18      Winston and Guelzow had one case in which the issue of fees was uncontested.  In that case, Guelzow admitted shortly after the firms split that he owed Winston a fee of approximately $33,300.  Winston seeks interest on that amount.  However, there was no agreement between the parties on the fees for the other twelve or so cases in dispute, and Guelzow disputed Winston’s claim for rent.  Moreover, Guelzow was claiming entitlement to an offset for funds he had loaned Winston, and was, in fact, awarded such an offset.  Because the total amount due Winston was genuinely in dispute, the court did not err by failing to award prejudgment interest.  Furthermore, Winston cites no authority for his reply that partial prejudgment interest may be awarded based on limited amounts not in dispute.  See State v. Flynn, 190 Wis. 2d 31, 39 n.2, 527 N.W.2d 343 (Ct. App. 1994) (arguments that are inadequately developed or not supported by legal authority will not be considered); Charolais Breeding Ranches, Ltd. v. FPC Secs. Corp., 90 Wis. 2d 97, 109, 279 N.W.2d 493 (Ct. App. 1979) (unrefuted arguments are deemed conceded).

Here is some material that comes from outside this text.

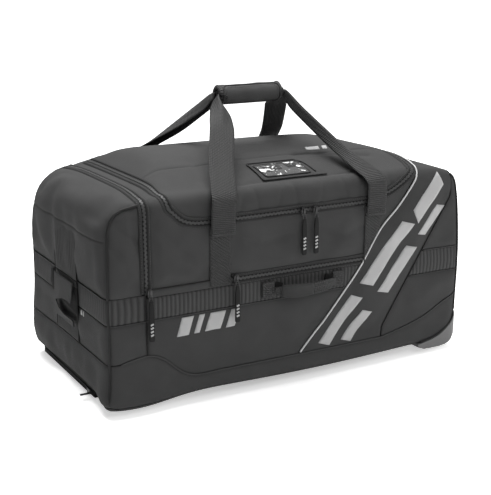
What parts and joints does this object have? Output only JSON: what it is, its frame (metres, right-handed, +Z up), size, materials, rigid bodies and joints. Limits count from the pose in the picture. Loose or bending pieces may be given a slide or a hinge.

            By the Court.—Judgment affirmed.





[1]  Winston alternatively argues that the parties’ combined firm never withdrew from representing the clients.  Our analysis would be no different under that approach.  The combined firm clearly withdrew from the original contingency agreements when it informed clients the two attorneys were parting ways and the clients could elect to continue their cases with either, or neither, of the attorneys.

[2]  All references to the Wisconsin Statutes are to the 2011-12 version unless otherwise noted.